I’ve come a long way since then. Once I gave mock drafting a try it completely changed the way I prep for fantasy during the offseason. Taking advantage of mock drafts is the top piece of actionable advice I give to anybody looking to up there fantasy football game in the offseason. It allows you to go into your real fantasy drafts with a legitimate plan. Here are some useful tips to get the most out of your mock draft experience.
Mock Early, Mock Often
If you stop paying attention from the end of your fantasy season until August you’re missing out on a great deal of valuable fantasy information. There’s still fantasy relevancy in the NFL playoffs and Super Bowl. It may seem ridiculous, but it doesn’t hurt to do some mock drafting the week after the Super Bowl to check the stock on the latest and greatest playoff MVPs. The rest of the offseason follows suit with the combine, free agency, the NFL draft, training camps, and preseason. Each of these events can cause major rising or falling of a player’s value. It’s a great idea to run a few mock drafts to coincide with each of these events. Most of the big-name fantasy football league platforms don’t start offering mock drafts until sometime in mid-summer summer, but there are places out there like the Fantasy Footballers Draft Simulator, Fantasy Football Calculator, and Sleeper that allow you to run mock drafts all year round.
Mock in Your League Format
This may seem obvious but it needs to be stated. If you’re mocking outside of your league format, you’re actually putting yourself at a big disadvantage compared to the rest of your league. When setting up your mock make sure to confirm the most important league rules and settings.
Not sure what your league settings will be? The Ballers preferred league settings are a great place to start.
Use Rankings and Average Draft Position
If you really want to get the most out of your mock drafts, incorporate rankings and average draft position (ADP). You’re probably already doing this for your real drafts, but using them in mocks allows you to prepare for every situation. Remember, the “A” in ADP is for average, not absolute. Just because a player you have highly ranked carries a fifth-round ADP doesn’t mean somebody won’t reach for him in the third round. If you do enough mocks these types of scenarios will occur and you’ll be able to work on a plan to pivot.
When using rankings and ADP make sure you’re aware of the source. You can’t get any better than the tiered rankings in the Ultimate Draft Kit, but don’t be oblivious to other sources. The default rankings on your league’s platform (ESPN, Yahoo!, etc) are good to follow since your league mates could lean on those platform-specific rankings and ADP. Identifying large differences between the UDK and platform rankings can give you a leg up on the league and open up huge value. The more mocks you run, the more glaring the differences will become between your rankings and the default platform.

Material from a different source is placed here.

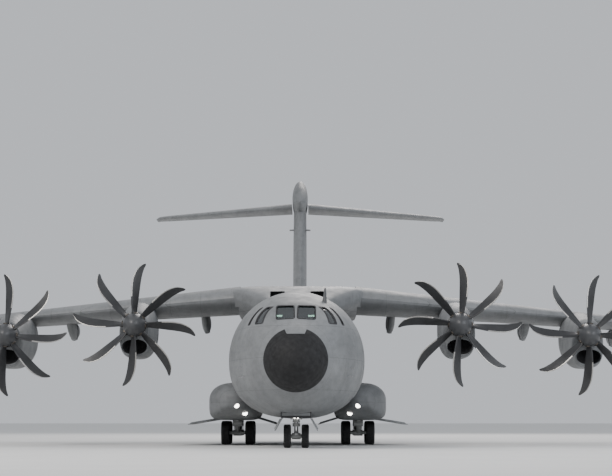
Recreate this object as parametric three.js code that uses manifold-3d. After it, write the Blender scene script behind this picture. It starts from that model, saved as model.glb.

But what if you’re in a league with savvy members that all rely heavily on the UDK? Michael Wenrich has got you covered with his two-part series on building your own rankings.
Experiment with Different Strategies
This is my favorite part of mock drafting. Since the results won’t actually count towards anything, you can try different strategies and see how they play out. What does your team look like if you draft nothing but running backs with your first four picks? What if instead, you try a zero-RB strategy and don’t draft one until the fifth round or later? How late can you push the late-round quarterback strategy? Is it worth spending an early-round pick on Travis Kelce or George Kittle? There’s no limit to the number of mock drafts you can use to play out different scenarios. You may be surprised by some of the resulting teams, and by the time your real draft comes around, you’ll be confident in your chosen strategy.
Your draft position has an enormous impact on your draft strategy, so if you know this ahead of time you can really hone in on a strategy. However, if you don’t know where you’ll be drafting from it’s vital to do some mocks from all over the draft board. The players available from different draft slots is most glaring in the first round or two, but it goes deeper than that. If you’re drafting at or near the turn of rounds, as The Ballers did with the twelve spot in the most recent mock, you’ll have to make consecutive picks pretty quickly and then have long nerve-wracking waits. Drafting from the middle of a round allows you to have a more balanced time in time between the picks. Getting a feel for each of these slots can help ease your mind when it’s showtime for real.
Learn Your Lessons
All the mock drafts you do won’t help much if you don’t learn anything from them. Note what could have happened if you’d drafted differently, as The Ballers noted they would’ve had plenty of solid WR options at the 3-4 turn had they decided on two RBs to start the draft. Record the teams you end up with, track risers and fallers, decide when you need to target your favorite players. It can be as simple as jotting down notes on paper or as intricate as setting up a spreadsheet with multiple tabs covering any draft trend you can come up with. The more you review your process, the better you can craft your draft strategy.
Get Out There and Mock
Mock drafting doesn’t guarantee a fantasy championship, but it will give you an advantage over those who don’t. Fantasy football has become so competitive that you want to utilize any advantage you can. Not to mention, it’s fun! Mock drafting brings a small taste of the real draft excitement to the offseason. Having your targeted player sniped right before your eyes hurts almost as much in a mock draft as it does in the real thing, but the glory of putting together a squad that you love can be almost as fulfilling.